Closed aralbrec closed 7 years ago

aralbrec commented 7 years ago

sdcc provides "special function registers" (sfr) as a means to communicate to the compiler access to special features of the target cpu. For the z80/z180 sfrs are used to inform the compiler about port i/o mappings.

The syntax for declaring an 8-bit port is:

__sfr __at 0x1f IO8; // declare an 8-bit port at i/o address 0x1f

Then the program can perform input or output by reading or writing "IO8" as if it were an unsigned char.
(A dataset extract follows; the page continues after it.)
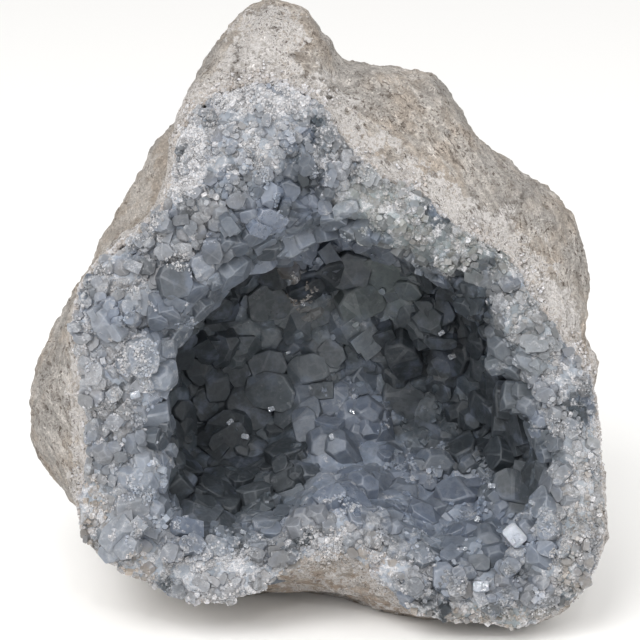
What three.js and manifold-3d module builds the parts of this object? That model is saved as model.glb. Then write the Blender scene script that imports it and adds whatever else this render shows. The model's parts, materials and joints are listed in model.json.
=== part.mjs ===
// Celestite geode: a hollow nodule of pale limestone marl, broken open at the front, with a hollow that is
// lined with one crust of grey-blue celestite crystals. The crust runs out over the broken rim of the rock.
//
// Millimetres. +Z is up, -Y is the open front, +X is the right-hand side seen from the front.
// The origin is the middle of the small flat spot that the stone stands on.
import * as THREE from "three";
import { ConvexHull } from "three/addons/math/ConvexHull.js";
import { ImprovedNoise } from "three/addons/math/ImprovedNoise.js";
import { mergeVertices } from "three/addons/utils/BufferGeometryUtils.js";
import Module from "manifold-3d";

const wasm = await Module();
wasm.setup();

// ---------------------------------------------------------------- driving dimensions

// The axis that every ring of the stone is measured around, as X and Z in the front view.
const AXIS = { x: 8, z: 84 };

// The rim's face is a plane that leans back: its depth at the axis, and the depth gained per mm of height.
const RIM_DEPTH = -36;
const RIM_LEAN = 0.26;

// Outline of the stone at its girth, as [x, z], clockwise from the knob on its top.
const GIRTH = [
  [-12, 203], [-1, 195], [4, 182], [14, 177], [29, 176], [38, 172], [46, 159], [60, 145], [82, 133],
  [88, 121], [88, 102], [86, 78], [86, 56], [84, 30], [74, 9], [52, -3], [20, -4], [-10, -3],
  [-42, -2], [-64, 9], [-76, 28], [-94, 37], [-101, 49], [-99, 68], [-91, 86], [-73, 109], [-60, 125],
  [-44, 146], [-41, 163], [-38, 181], [-29, 194],
];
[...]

value = IO8;    // in a,(IO8) ; ld (_value),a
IO8 = value;   // ld a,(_value); out (IO8),a

(In z180 mode 8-bit i/o is performed using the z180 instructions IN0 and OUT0 which always place 0 in the top 16 bits of a port address).

The syntax for declaring a 16-bit i/o port is:

__sfr __banked __at 0xfbfe IO16; // declare a 16-bit port at i/o address 0xfbfe

The program performs input or output by reading or writing to "IO16" as if it were an unsigned char:

value = IO16;    // ld a,_IO16/256 ; in a,(_IO16 & 0xFF)
IO16 = value;   // ld a,(_value) ; ld bc,_IO16 ; out (c),a

The overhead of a call to a library subroutine that does port i/o as is done in the sccz80 library currently is very expensive in relation to the execution time of these compiler intrinsics.

Would it be possible to add this sort of feature to sccz80?

I also dislike sdcc's __sfr syntax for declaring i/o ports. They have a bunch of cpus to worry about where the naming and syntax makes more sense but for the z80 family I think the declaration can be done better. I was already thinking about changing the declaration for sdcc by having zpragma doing a translation.

Section 6 of the Embedded Extensions TR may have something to say about port declarations.

suborb commented 7 years ago

I think something may be possible. Any thoughts on syntax?

It will be much easier to have some builtin functions that can be easily inlined by the compiler, I've just knocked up this:

 int     a;
 int main()
{
     __builtin_out16(10,a);
     __builtin_out16(10,3);
     __builtin_out16(a, 100);
}

To generate this (raw compiler output, I can fix the push/pop issue):

    ld      hl,(_a)
    ld      bc,#10
    ld      a,l
    out     (c),a
    ld      bc,#10
    ld      a,3
    out     (c),a
    ld      hl,(_a)
    push    hl
    pop     bc
    ld      a,100
    out     (c),a
    ret
suborb commented 7 years ago

I've just added in support for the same syntax.

A simple test looks like it generates the right code for the two flavours.

aralbrec commented 7 years ago

Nice I will move the new c lib toward using this.

I still hate that syntax but getting the behaviour right is more important than offending my sensibilities. Also I haven't been hit by a thunderbolt that tells me a better way.

aralbrec commented 7 years ago

For the z180 can we make sure the INO and OUT0 instructions are used for 8 bit i/o?

suborb commented 7 years ago

I can do, but I don't think sdcc is doing that.

aralbrec commented 7 years ago

sdcc selects IN0/OUT0 via compile line switch "-portmode=z180" or via pragma "#pragma portmode z180".

In zcc we're doing "-portmode=z180" so zsdcc z180 compiles will always use IN0/OUT0 for 8-bit i/o.

In sdcc they've put the pragma in z180.h so that all z180 compiles will also use IN0/OUT0 since you have to include this file to get port definitions for the z180. It's not as robust as what we've done but it is their intention.

On the z180 I think you always have to have it enabled since the z180's hardware registers are all mapped in 8-bit but will only respond if the high byte is 0 which is what IN0/OUT0 do. If these instructions are not used, you may end up doing port i/o without the high byte being zero and the on-chip peripherals won't respond.

suborb commented 7 years ago

I've merged but there may be a few rough spots about the place.

For instance you can do this:

_sfr __at 0xde port;

c = *port;

Which generates this:

    in      a,(_bob)
    ld      l,a
    ld      h,0
    call    l_gint  ;

Whereas sdcc generates an error.

suborb commented 7 years ago

This feature is present, going to close off.